EXERCISE REQUIREMENTS =
Looking at the data below, count the lines that contain the string "joints". Write only the total.

GIVEN MATERIAL =
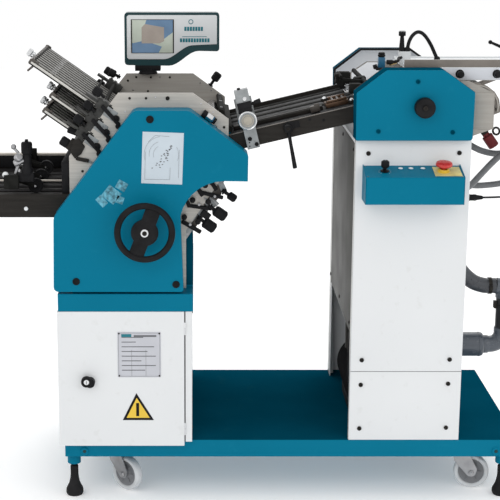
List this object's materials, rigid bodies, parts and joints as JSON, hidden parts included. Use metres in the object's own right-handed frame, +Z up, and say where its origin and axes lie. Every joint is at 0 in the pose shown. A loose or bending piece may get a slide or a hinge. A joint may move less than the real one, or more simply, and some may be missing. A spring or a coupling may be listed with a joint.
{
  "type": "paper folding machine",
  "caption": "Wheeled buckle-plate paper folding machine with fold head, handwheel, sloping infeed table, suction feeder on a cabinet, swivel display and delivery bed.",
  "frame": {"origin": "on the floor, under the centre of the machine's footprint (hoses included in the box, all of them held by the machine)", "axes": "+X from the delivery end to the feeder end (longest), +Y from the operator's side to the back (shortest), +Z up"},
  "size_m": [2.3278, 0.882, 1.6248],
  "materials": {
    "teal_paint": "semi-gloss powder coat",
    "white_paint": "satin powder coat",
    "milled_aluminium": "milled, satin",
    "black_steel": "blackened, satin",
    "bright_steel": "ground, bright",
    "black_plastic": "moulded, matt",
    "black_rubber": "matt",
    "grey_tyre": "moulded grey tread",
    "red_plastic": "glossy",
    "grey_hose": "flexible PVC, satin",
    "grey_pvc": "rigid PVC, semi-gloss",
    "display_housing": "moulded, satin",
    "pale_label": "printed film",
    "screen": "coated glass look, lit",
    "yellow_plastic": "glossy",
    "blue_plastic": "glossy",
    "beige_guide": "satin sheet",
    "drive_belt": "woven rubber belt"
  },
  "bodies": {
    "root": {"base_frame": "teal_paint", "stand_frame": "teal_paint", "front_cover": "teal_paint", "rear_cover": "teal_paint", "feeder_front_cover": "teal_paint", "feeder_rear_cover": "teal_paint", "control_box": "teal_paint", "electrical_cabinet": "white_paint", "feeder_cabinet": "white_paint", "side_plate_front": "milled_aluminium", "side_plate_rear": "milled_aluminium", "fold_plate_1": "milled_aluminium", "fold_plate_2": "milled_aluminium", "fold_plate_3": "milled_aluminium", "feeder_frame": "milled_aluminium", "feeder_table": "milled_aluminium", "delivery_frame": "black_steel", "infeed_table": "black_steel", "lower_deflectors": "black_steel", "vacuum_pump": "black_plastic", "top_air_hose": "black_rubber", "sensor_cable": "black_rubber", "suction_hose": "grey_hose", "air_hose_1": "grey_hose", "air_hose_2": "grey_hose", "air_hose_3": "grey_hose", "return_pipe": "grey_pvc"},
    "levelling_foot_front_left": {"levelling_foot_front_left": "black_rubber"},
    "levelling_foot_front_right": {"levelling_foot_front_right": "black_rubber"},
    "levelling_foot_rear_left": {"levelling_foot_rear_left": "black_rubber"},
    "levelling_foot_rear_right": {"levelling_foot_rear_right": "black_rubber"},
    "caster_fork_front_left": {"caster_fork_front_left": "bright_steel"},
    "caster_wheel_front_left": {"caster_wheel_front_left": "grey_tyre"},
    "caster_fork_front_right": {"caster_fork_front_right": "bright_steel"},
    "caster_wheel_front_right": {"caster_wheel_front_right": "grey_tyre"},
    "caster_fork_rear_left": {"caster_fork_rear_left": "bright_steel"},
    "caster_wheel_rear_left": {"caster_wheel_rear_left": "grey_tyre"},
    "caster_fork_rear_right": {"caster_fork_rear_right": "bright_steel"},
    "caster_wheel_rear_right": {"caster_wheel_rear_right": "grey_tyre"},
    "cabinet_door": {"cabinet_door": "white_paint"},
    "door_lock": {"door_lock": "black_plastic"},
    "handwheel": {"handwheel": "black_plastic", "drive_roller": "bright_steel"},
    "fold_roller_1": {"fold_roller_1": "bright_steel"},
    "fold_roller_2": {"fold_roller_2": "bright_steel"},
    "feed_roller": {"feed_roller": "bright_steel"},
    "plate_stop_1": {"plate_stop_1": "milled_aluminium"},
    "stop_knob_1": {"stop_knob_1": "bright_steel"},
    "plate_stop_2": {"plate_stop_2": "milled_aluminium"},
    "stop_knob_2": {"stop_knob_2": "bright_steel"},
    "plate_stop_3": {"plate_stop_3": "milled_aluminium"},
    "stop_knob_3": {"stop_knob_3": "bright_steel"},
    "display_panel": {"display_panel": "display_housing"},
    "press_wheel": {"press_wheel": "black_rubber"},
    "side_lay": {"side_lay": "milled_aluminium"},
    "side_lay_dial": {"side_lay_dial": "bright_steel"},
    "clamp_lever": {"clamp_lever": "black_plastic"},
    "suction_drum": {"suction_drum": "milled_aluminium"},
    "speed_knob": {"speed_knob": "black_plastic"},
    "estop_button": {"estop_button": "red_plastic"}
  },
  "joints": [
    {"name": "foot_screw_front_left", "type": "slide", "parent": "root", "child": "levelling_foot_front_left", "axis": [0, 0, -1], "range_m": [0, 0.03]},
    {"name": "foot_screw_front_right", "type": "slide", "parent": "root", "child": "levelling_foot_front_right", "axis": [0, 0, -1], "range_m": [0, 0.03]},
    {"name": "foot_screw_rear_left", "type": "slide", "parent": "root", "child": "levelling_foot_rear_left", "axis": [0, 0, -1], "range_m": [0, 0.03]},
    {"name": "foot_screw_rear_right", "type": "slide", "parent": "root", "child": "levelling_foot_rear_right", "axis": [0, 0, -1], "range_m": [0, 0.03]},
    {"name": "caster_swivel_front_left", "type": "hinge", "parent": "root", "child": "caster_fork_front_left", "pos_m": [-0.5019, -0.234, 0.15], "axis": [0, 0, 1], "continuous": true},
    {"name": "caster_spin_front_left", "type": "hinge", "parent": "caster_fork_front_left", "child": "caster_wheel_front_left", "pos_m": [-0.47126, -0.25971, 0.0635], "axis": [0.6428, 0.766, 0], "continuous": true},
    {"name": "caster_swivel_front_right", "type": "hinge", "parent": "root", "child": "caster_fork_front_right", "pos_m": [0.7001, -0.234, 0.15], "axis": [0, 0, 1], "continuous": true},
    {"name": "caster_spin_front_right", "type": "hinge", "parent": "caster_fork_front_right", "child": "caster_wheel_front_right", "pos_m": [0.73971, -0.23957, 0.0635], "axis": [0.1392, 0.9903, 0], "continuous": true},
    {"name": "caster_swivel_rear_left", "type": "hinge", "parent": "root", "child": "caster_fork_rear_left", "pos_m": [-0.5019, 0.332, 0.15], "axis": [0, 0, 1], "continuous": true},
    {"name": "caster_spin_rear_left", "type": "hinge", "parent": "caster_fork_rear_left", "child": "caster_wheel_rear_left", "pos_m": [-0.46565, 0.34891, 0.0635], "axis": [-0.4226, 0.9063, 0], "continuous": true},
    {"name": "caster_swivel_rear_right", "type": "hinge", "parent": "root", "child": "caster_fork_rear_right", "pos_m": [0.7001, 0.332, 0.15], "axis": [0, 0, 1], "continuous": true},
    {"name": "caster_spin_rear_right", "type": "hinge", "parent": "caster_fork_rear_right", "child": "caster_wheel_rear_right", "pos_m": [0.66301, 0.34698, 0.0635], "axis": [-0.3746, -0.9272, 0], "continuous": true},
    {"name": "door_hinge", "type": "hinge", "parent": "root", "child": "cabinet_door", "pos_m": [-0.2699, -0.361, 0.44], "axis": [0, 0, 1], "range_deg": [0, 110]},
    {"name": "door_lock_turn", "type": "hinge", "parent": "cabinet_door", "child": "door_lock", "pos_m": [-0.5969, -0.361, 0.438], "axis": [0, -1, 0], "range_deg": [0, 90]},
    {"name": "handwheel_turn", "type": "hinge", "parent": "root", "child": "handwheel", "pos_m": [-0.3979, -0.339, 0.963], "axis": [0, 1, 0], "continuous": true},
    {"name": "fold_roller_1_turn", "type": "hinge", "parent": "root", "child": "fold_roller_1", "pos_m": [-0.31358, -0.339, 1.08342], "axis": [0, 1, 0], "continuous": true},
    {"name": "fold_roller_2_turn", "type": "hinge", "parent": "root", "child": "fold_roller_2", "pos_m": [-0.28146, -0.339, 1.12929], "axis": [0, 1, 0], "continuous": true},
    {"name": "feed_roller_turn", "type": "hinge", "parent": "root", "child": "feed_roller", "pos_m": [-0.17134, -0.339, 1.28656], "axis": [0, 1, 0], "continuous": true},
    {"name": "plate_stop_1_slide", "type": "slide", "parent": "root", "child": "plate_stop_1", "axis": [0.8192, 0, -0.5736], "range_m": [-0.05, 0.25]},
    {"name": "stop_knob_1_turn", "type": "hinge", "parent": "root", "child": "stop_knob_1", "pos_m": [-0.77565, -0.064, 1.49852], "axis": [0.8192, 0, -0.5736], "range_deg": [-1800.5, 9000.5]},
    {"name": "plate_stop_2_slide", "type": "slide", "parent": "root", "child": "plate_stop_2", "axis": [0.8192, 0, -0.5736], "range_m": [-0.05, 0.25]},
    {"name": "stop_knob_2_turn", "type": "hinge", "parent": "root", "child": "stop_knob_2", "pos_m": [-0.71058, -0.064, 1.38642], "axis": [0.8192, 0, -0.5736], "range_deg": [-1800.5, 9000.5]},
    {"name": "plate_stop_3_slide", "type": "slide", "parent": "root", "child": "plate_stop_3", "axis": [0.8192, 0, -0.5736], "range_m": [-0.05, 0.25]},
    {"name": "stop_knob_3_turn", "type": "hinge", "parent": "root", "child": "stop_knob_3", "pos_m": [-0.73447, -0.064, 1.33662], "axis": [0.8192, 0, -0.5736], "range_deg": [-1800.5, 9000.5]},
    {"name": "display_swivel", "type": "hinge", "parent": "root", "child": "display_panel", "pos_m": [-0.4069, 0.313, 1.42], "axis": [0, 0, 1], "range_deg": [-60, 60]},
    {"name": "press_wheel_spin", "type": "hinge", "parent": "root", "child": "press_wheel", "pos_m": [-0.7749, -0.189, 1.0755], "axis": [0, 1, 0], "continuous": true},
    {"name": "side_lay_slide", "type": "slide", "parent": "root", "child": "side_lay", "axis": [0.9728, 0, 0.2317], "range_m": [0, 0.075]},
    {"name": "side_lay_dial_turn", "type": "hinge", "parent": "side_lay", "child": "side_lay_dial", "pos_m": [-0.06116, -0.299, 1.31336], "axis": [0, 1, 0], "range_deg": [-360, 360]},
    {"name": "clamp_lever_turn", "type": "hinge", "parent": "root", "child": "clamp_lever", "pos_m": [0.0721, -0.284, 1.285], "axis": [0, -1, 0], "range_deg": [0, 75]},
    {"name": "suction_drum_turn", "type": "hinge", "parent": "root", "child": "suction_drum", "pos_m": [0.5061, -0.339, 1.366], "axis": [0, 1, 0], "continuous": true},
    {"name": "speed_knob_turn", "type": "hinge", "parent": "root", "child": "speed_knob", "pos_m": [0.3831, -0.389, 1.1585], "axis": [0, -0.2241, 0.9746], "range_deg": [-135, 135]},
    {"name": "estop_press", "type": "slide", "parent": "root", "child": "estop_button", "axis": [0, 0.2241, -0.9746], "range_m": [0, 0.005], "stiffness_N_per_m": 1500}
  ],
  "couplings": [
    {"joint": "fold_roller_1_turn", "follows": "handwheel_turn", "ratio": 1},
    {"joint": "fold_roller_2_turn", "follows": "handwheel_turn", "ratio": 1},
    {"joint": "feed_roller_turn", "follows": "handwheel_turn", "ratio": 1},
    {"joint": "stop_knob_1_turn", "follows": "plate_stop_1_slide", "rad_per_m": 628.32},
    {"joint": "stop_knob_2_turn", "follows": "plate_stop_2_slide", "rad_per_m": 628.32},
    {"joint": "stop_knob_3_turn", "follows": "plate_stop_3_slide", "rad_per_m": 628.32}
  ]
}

EXPECTED ANSWER =
2